Une bouffée d’optimisme
Mais l’éducatrice de jeunes enfants perd espoir, plusieurs questions se percutent dans son esprit. « Comment est-ce que je vais pouvoir reconstruire une relation de confiance ? », « Quand est-ce que je vais trouver un homme prêt à devenir papa ? »… Puis, après plusieurs expériences infructueuses, elle découvre la coparentalité. Une véritable révolution pour la jeune femme : « Je me suis inscrite sur un site et j’ai aussi rejoint des groupes Facebook dédiés. Je cherchais principalement des couples d’hommes et puis mes recherches se sont élargies.

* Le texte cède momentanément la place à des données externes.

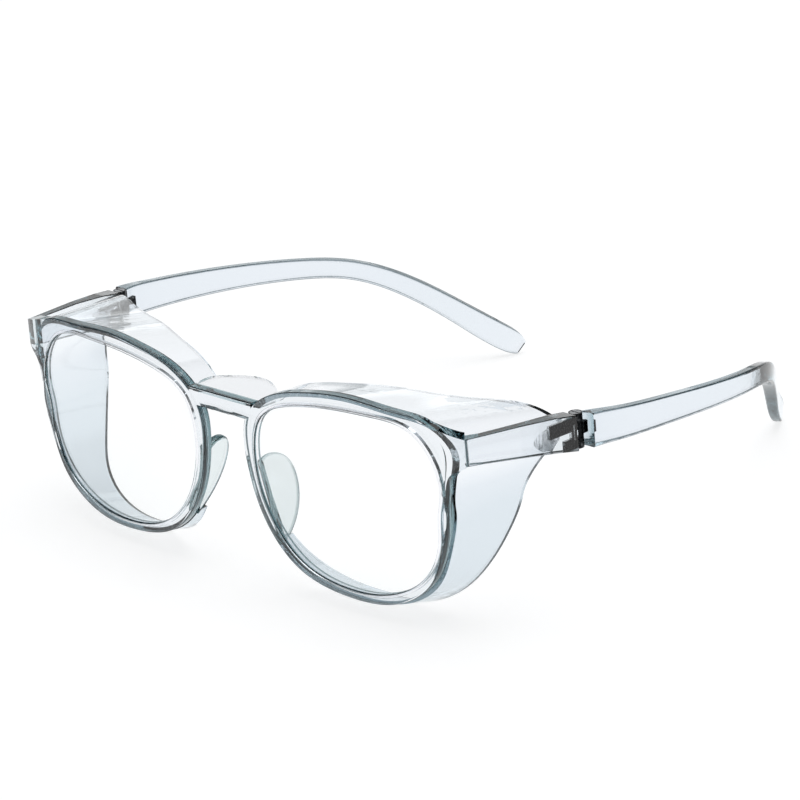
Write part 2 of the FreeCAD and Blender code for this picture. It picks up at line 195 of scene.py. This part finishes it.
def metal(name, look):
    material, tree, shader = newMaterial(name)
    place = addNode(tree, "ShaderNodeTexCoord", (-1100, 0)).outputs["Object"]
    patch = addNode(tree, "ShaderNodeTexNoise", (-800, 200), Scale=look["grain"] * metalGrain["patch"],
                    Detail=5.0)
    tree.links.new(place, patch.inputs["Vector"])
    shades = zip(metalGrain["worn"], (look["colour"], look["worn"]))
    colour = ramp(tree, (-300, 200), patch.outputs["Fac"], list(shades))
    tree.links.new(colour.outputs["Color"], shader.inputs["Base Color"])
    gloss = ramp(tree, (-300, 0), patch.outputs["Fac"], greyStops(metalGrain["dull"], look["gloss"]))
    tree.links.new(gloss.outputs["Color"], shader.inputs["Roughness"])

    # pressed knurl over a fine grain
    knurl = addNode(tree, "ShaderNodeTexVoronoi", (-800, -200), Scale=look["knurl"])
    tree.links.new(place, knurl.inputs["Vector"])
    grain = addNode(tree, "ShaderNodeTexNoise", (-800, -450), Scale=look["grain"], Detail=3.0)
    tree.links.new(place, grain.inputs["Vector"])
    relief = addNode(tree, "ShaderNodeMath", (-300, -300), operation="MULTIPLY_ADD")
    tree.links.new(grain.outputs["Fac"], relief.inputs[0])
    relief.inputs[1].default_value = metalGrain["fine"]
    tree.links.new(knurl.outputs["Distance"], relief.inputs[2])
    bump = addNode(tree, "ShaderNodeBump", (0, -200), Strength=look["bump"],
                   Distance=metalGrain["depth"])
    tree.links.new(relief.outputs[0], bump.inputs["Height"])
    tree.links.new(bump.outputs["Normal"], shader.inputs["Normal"])
    shader.inputs["Metallic"].default_value = 1.0
    return material


finishes = {"front_frame": clearPlastic("clear_frame", frameLook)}
sidePieces = {
    "lens": clearPlastic("clear_lens", lensLook),
    "shield": clearPlastic("clear_shield", shieldLook),
    "nose_pad": clearPlastic("clear_pad", padLook),
    "temple": clearPlastic("clear_temple", templeLook),
    "front_hinge": metal("hinge_metal", hingeLook),
    "temple_hinge": metal("temple_hinge_metal", hingeLook),
    "hinge_screw": metal("screw_metal", screwLook),
}
for side in ("left_", "right_"):
    for piece, material in sidePieces.items():
        finishes[side + piece] = material
for name, material in finishes.items():
    nodes[name].data.materials.clear()
    nodes[name].data.materials.append(material)
print("finishes on", len(finishes), "pieces")

floorLook = {  # a pale table that glows, with a painted pool of light: its glow and its colour fall off with the distance from its middle as a share of half its size
    "size": 8.0, "drop": 0.0001, "glow": 0.80,
    "colour_with_painted_shade": [(0.14, (0.40, 0.40, 0.40)), (0.40, (0.16, 0.165, 0.17))],
    "painted_light_falloff": [(0.14, (1.0, 1.0, 1.0)), (0.26, (0.45, 0.47, 0.48)), (0.50, (0.16, 0.17, 0.175))],
}
skyLook = [(0.00, (0.93, 0.95, 0.96)), (0.07, (0.80, 0.83, 0.85)), (0.15, (0.025, 0.032, 0.035)),
           (0.66, (0.025, 0.032, 0.035)), (0.80, (0.42, 0.45, 0.48)), (1.00, (0.60, 0.62, 0.65))]


def makeFloor():
    mesh = bpy.data.meshes.new("floor")
    shape = bmesh.new()
    bmesh.ops.create_grid(shape, x_segments=1, y_segments=1, size=floorLook["size"] / 2)
    shape.to_mesh(mesh)
    shape.free()
    sheet = bpy.data.objects.new("floor", mesh)
    bpy.context.collection.objects.link(sheet)
    sheet.location.z = -floorLook["drop"]

    material, tree, shader = newMaterial("pale_floor")
    place = addNode(tree, "ShaderNodeTexCoord", (-900, 0))
    reach = addNode(tree, "ShaderNodeVectorMath", (-700, 0), operation="LENGTH")
    tree.links.new(place.outputs["Object"], reach.inputs[0])
    share = addNode(tree, "ShaderNodeMath", (-500, 0), operation="DIVIDE")
    tree.links.new(reach.outputs["Value"], share.inputs[0])
    share.inputs[1].default_value = floorLook["size"] / 2
    # the base colour darkens and the glow falls off away from the middle: painted shade and a painted pool
    # of light
    for socket, stops, height in (("Base Color", "colour_with_painted_shade", 200), ("Emission Color", "painted_light_falloff", -200)):
        fall = ramp(tree, (-300, height), share.outputs[0], floorLook[stops])
        tree.links.new(fall.outputs["Color"], shader.inputs[socket])
    shader.inputs["Roughness"].default_value = 1.0
    shader.inputs["Specular IOR Level"].default_value = 0.0
    shader.inputs["Emission Strength"].default_value = floorLook["glow"]
    mesh.materials.append(material)
    return sheet


floor = makeFloor()


def makeSky():  # pale at the horizon, dark round the sides so that clear edges show, soft light above
    world = bpy.data.worlds.new("studio")
    bpy.context.scene.world = world
    world.use_nodes = True
    tree = world.node_tree
    direction = addNode(tree, "ShaderNodeTexCoord", (-800, 0))
    parts = addNode(tree, "ShaderNodeSeparateXYZ", (-600, 0))
    tree.links.new(direction.outputs["Generated"], parts.inputs[0])
    sky = ramp(tree, (-400, 0), parts.outputs["Z"], skyLook)
    tree.links.new(sky.outputs["Color"], tree.nodes["Background"].inputs["Color"])


makeSky()

lights = {  # place, target, width, height, power
    "overhead": ((0.1, 0.2, 1.3), (0, 0, 0), 1.1, 1.1, 6.0),
    "backdrop": ((-1.55, 1.45, 0.95), (0, 0, 0.05), 2.4, 1.5, 9.0),
}


def softLight(name, place, target, width, height, power):
    data = bpy.data.lights.new(name, "AREA")
    data.shape = "RECTANGLE"
    data.size = width
    data.size_y = height
    data.energy = power
    light = bpy.data.objects.new(name, data)
    light.location = place
    light.rotation_euler = (Vector(target) - Vector(place)).to_track_quat("-Z", "Y").to_euler()
    bpy.context.collection.objects.link(light)


for name, values in lights.items():
    softLight(name, *values)

view = {"azimuth": 46.76, "elevation": 21.08, "roll": -5.58, "distance": 1.0,
        "aim": (0.02884, -0.04084, 0.03826), "lens": 215.1, "sensor": 36.0}
bounces = {"max": 24, "transmission": 24, "transparent_max": 24, "glossy": 8}


def setCamera():
    a, e = math.radians(view["azimuth"]), math.radians(view["elevation"])
    back = Vector((math.sin(a) * math.cos(e), -math.cos(a) * math.cos(e), math.sin(e)))
    data = bpy.data.cameras.new("camera")
    data.lens = view["lens"]
    data.sensor_width = view["sensor"]
    camera = bpy.data.objects.new("camera", data)
    turn = (-back).to_track_quat("-Z", "Y").to_matrix() @ Matrix.Rotation(math.radians(view["roll"]), 3, "Z")
    camera.matrix_world = Matrix.Translation(Vector(view["aim"]) + back * view["distance"]) @ turn.to_4x4()
    bpy.context.collection.objects.link(camera)
    bpy.context.scene.camera = camera


setCamera()
scene = bpy.context.scene
scene.view_settings.view_transform = "Standard"
for kind, count in bounces.items():
    setattr(scene.cycles, kind + "_bounces", count)
print("room and camera done")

Et, je suis tombée sur Jean* et c’était comme une évidence ». Une forme d’amitié tendre se tisse rapidement entre eux, mais ils ne veulent pas se précipiter. Pendant presque un an, ils enchaînent les échanges, les moments de complicité et les discussions sérieuses.
« On a commencé à faire des essais en février 2019, mais ça n’a pas fonctionné tout de suite. Peu de temps après, je suis tombée enceinte et j’ai accouché en mai 2020 ». Dans cette démarche altruiste, Jean* l’a accompagné à toutes les échographies et s’est montré très à l’écoute durant la grossesse. Ensemble, ils ont même poussé la coparentalité à l’extrême en décidant de vivre sous le même toit. Aujourd’hui Camille est une maman comblée. La trentenaire observe d’ailleurs que les conflits se font rares au sein du foyer. Un avantage de taille pour le bon équilibre de l’enfant.
La coparentalité explose au Canada
La coparentalité peut aussi influencer le développement personnel de l’enfant. En effet, en grandissant, il sera confronté au modèle familial classique. Il pourrait donc se poser des questions sur ses parents et la relation seulement « amicale » qu’ils entretiennent. Ainsi, un enfant résilient constatera la situation, sans plus, alors qu’un enfant plus sensible pourrait avoir besoin d’un peu d’accompagnement.
Pour l’heure, ce modèle familial se fait une place discrète en France. À l’inverse au Canada, il se démocratise. Sur le site CoParents.com, le nombre total de membres canadien·e·s aurait presque triplé en deux ans, passant de 933 à 2586 adhérents.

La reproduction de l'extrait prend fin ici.